Fwiw, I'm using 'work with us' in the sense of taking ownership over a problem and ability & interest to work through many unknowns, vs preferring a weekly jira with big decisions made by the time they reach you.

The analogy of 'mercenary' specialist may align with your world view. Sometimes that type of person can be worth their weight in gold. We like that for short temp consultations for example, and in big enterprise engagements, I often like when a mix of them + lifers are involved..


If you miss revenue targets, you will have to lay off staff. Maybe it is too early yet for your company, but as you go to different funding rounds this will happen. A spreadsheet will decide if you retain me or lay me off.


It really doesn't take long to try out a free tier of a product and it's a great way to get a feel for what the company is building, how far along they are, how much you like or dislike the direction they've taken.

I even like to briefly try the free tier of a product (if available) ahead of warm lead sales calls. It always pays off to have a rough understanding of what a product does and how it fits into an overall ecosystem.


It might be a reasonable thing for a candidate to do. But for a company to judge me based on whether or not I've done it is silly.


Maybe this is why you've been ghosted so much.


I haven't been ghosted "so much." I've worked at a cool startup and two FAANGs. But there's no guarantee the interview process will go your way no matter how good you are; there's a lot of luck and interpretation involved.


> if someone is on a second round with us and hasn't bothered to use our free tier, that also tells us

Now that you've said it on HN... soon, most of the applicants you get using your free tier by second round will be doing so because that'll be added as a standard part of the generic tech jobs interviewing ritual for people who just go through the motions (along with memorizing Leetcode, and practicing good-sounding lies to behavioral questions).


A friend told me that Bumble require you sign up to apply for a job. And now my pet theory about why guys get so few swipes back is that they're all swiping away on leagues of job applicants.


Great!

I can't fathom having a serious discussion about a 2-5 year career bet, and hopefully even more impacting, and not having a serious look at the actual work or at least the highly related technologies. Some of our best hires have been from our userbase and the OSS communities we helped start, and some of our misses have been from those who couldn't get on board with those.

(We don't do leetcode etc, though for junior roles we do ask for a Jupyter notebook, and for senior, might do a contracting period if mutually agreeable.)


Having a contracting period for senior engineers sounds like you must not get many of them. Most people I know at that level are swimming in offers when they go looking for work, so a contract period is just incredibly unattractive.


Yes it varies. Some prefer it before jumping in, eg, super senior who mostly do advisory and light consulting. We are a small team so by definition each person gets more ownership than at your average bigco or megaround VC co.


> On a HN Hiring thread from yesterday, you'd be surprised how many emails I got that were 'here is my stale CV from 5-10 years ago' and little about why they're excited to do hard things with us.
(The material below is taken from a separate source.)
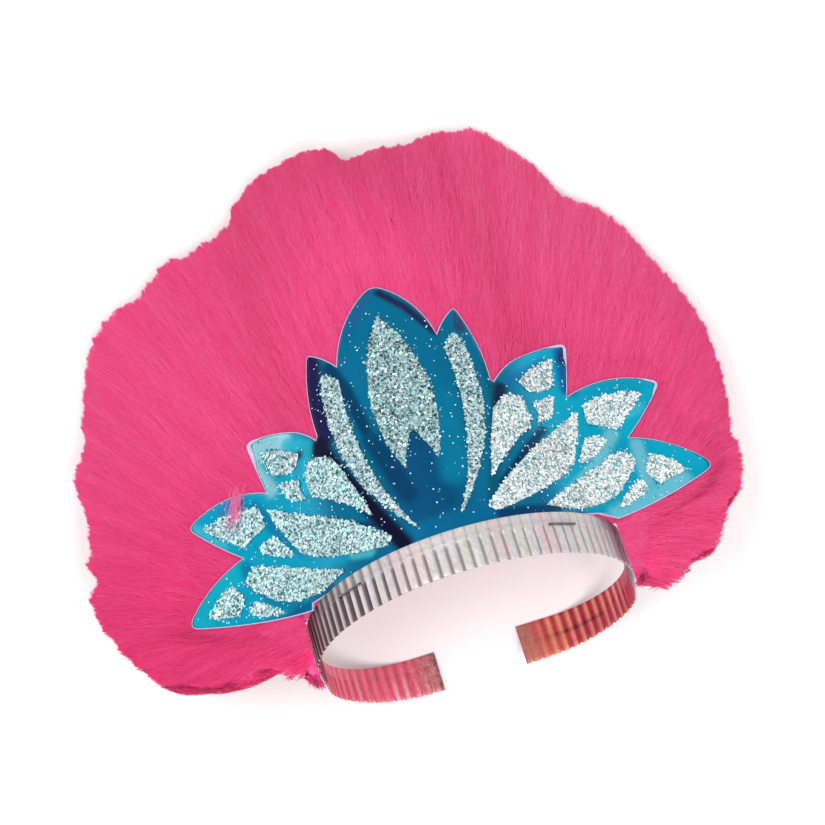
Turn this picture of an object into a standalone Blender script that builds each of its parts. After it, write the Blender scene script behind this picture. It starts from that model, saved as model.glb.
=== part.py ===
"""A stage tiara: a ribbed foil band, a bent foil plate with nine petals and glitter patches, two staples and
a marabou plume. It lies on its back, on the ends of the band and on the plume's back, with its front up."""

import math

import bmesh
import bpy
from mathutils import Vector

MM = 0.001

# The pieces are modelled as worn, in millimetres: X to the wearer's left, Y backwards, Z up. The band's front
# is at Y = 0 and its top edge at Z = 0.

# Band
FRONT_RADIUS = 78.0
SIDE_RUN = 37.0
CORNER_RADIUS = 42.0
BAND_DEPTH = FRONT_RADIUS + SIDE_RUN + CORNER_RADIUS
TIP_X_RIGHT = 18.0
TIP_X_LEFT = 25.0
BAND_HEIGHT = 20.5
BAND_WALL = 1.6
MARGIN_HEIGHT = 6.0
MARGIN_FALL = 0.8
RIB_PITCH = 5.3
RIB_DEPTH = 0.8
RIB_CREST_SHARE = 0.6
END_TAB = 10.0
ARM_WAIST = 3.2
WAIST_START = 110.0

# Plate
GAP = 0.3
CARD = 1.0
CARD_RADIUS = FRONT_RADIUS - BAND_WALL - GAP - CARD / 2
WRAP_ANGLE = math.radians(48.0)
WING_SLOPE = 0.42
FLARE_LENGTH = 12.0
TAB_HALF_WIDTH = 57.0
TAB_DROP = 12.0
STEP_HALF_WIDTH = 69.0
TAB_CLEARANCE = 0.4

# Glitter patches
PATCH_THICKNESS = 0.6
PATCH_LEAN = -1.8

# Staples
STAPLE_ANGLE = math.radians(40.0)
STAPLE_WIDTH = 15.0
STAPLE_WIRE = 0.8
STAPLE_Z = -6.5
STAPLE_TAIL = 0.8
SLOT = 1.6
SLOT_CUT_REACH = 6.0
SLOT_CUT_BEHIND = 2.0

# Plume
PLUME_GAP = 0.9
LOCKS = 28
STEPS_PER_LOCK = 4
PLUME_THICKNESS = 48.0
PLUME_CENTRE_Z = 60.0
UNDERSIDE_X = 80.8
UNDERSIDE_Z = 3.0
LOBE_DROP = -31.0
RIM_DEPTH = 22.0
RIM_SWEEP = 0.34
RIM_LIFT = 6.0
RIM_HALF_DEPTH = 2.0
LEAST_DEPTH = 6.0
PUFF = 7.0
LOCK_NOTCH = 0.045
LOCK_NOTCH_CHANGE = 0.5
LOCK_NOTCH_RATE = 2.4
LOCK_FURROW = 0.3
LOCK_ROUNDNESS = 0.7
FULL_RAY = 85.0
PLATE_MARGIN = 5.0
MOST_PLATE_SHARE = 0.86
FOOT_FULLNESS = 0.06
FULLNESS_LEAN = 0.85
FULLNESS_ROUNDNESS = 0.6

# Where each ray of the plume gets its points: as shares of its way behind the plate, of its way from the
# plate's edge to the rim, and, for the back, of its whole way from the rim in.
BEHIND_PLATE = (0.0, 0.34, 0.68, 1.0)
PLATE_TO_RIM = (0.3, 0.62, 0.88)
RIM_TO_FOOT = (0.93, 0.78, 0.58, 0.36, 0.14, 0.0)

# Outlines: the length of an arc's pieces, the bulge under which an edge is straight, and the pieces of a
# rounded tip.
ARC_STEP = 4.5
STRAIGHT_BULGE = 0.25
TIP_STEPS = 3

# Lying pose: the angle between the floor and the worn upright, with the floor at the band's back.
LIE_ANGLE = math.radians(27.5)

# Half of the plate's outline from the foot of the lowest petal up to the centre: each corner's place, how far
# the pair leans to the wearer's left, the bulge of the edge that follows and the radius that rounds it.
PETAL_CORNERS = (
    # name, x, z, lean, bulge, rounding
    ("foot", 73.6, -2.9, 3.7, 1.7, 0.0),
    ("third_tip", 131.0, 17.4, -0.4, 3.6, 6.0),
    ("third_notch", 95.3, 37.6, -0.7, 0.8, 0.0),
    ("second_tip", 118.6, 64.4, -0.3, 5.8, 4.0),
    ("second_notch", 74.3, 62.1, -1.9, 0.2, 0.0),
    ("first_tip", 80.2, 90.6, 0.2, 5.0, 4.0),
    ("first_notch", 43.2, 69.4, -2.4, 0.0, 0.0),
    ("narrow_foot", 42.2, 70.6, -2.4, 2.1, 0.0),
    ("narrow_tip", 36.1, 110.1, -2.4, 0.9, 2.5),
    ("centre_notch", 24.4, 97.2, -2.0, 4.5, 0.0),
    ("centre_tip", 0.0, 129.7, -0.1, 0.0, 5.0),
)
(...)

I was about to write a moderately snarky comment and went to your profile to check which Java banking middleware or Rails-based Uber-for-dogs your startup is building for applicants to be excited about... but looking at the description your company seems quite interesting! Sorry to hear that you've got flooded with generic low-effort application from disinterested people. I guess in current job market some people just desperately knocking on all doors hoping to get any job at all.


A lot of people here would argue it’s just a numbers game. I’ve been lucky over the past 25 years to hit 2 or 3 targeted possibilities with a single email to someone I knew. But I realize that’s probably not typical.


I think that's more true than people, especially pure engineers, would like to think

Ultimately companies are made out of individuals going through their own lives and making decisions as they go. Raising capital, selling software, and getting a job offer are all very much sales processes. That means very real human + numbers components.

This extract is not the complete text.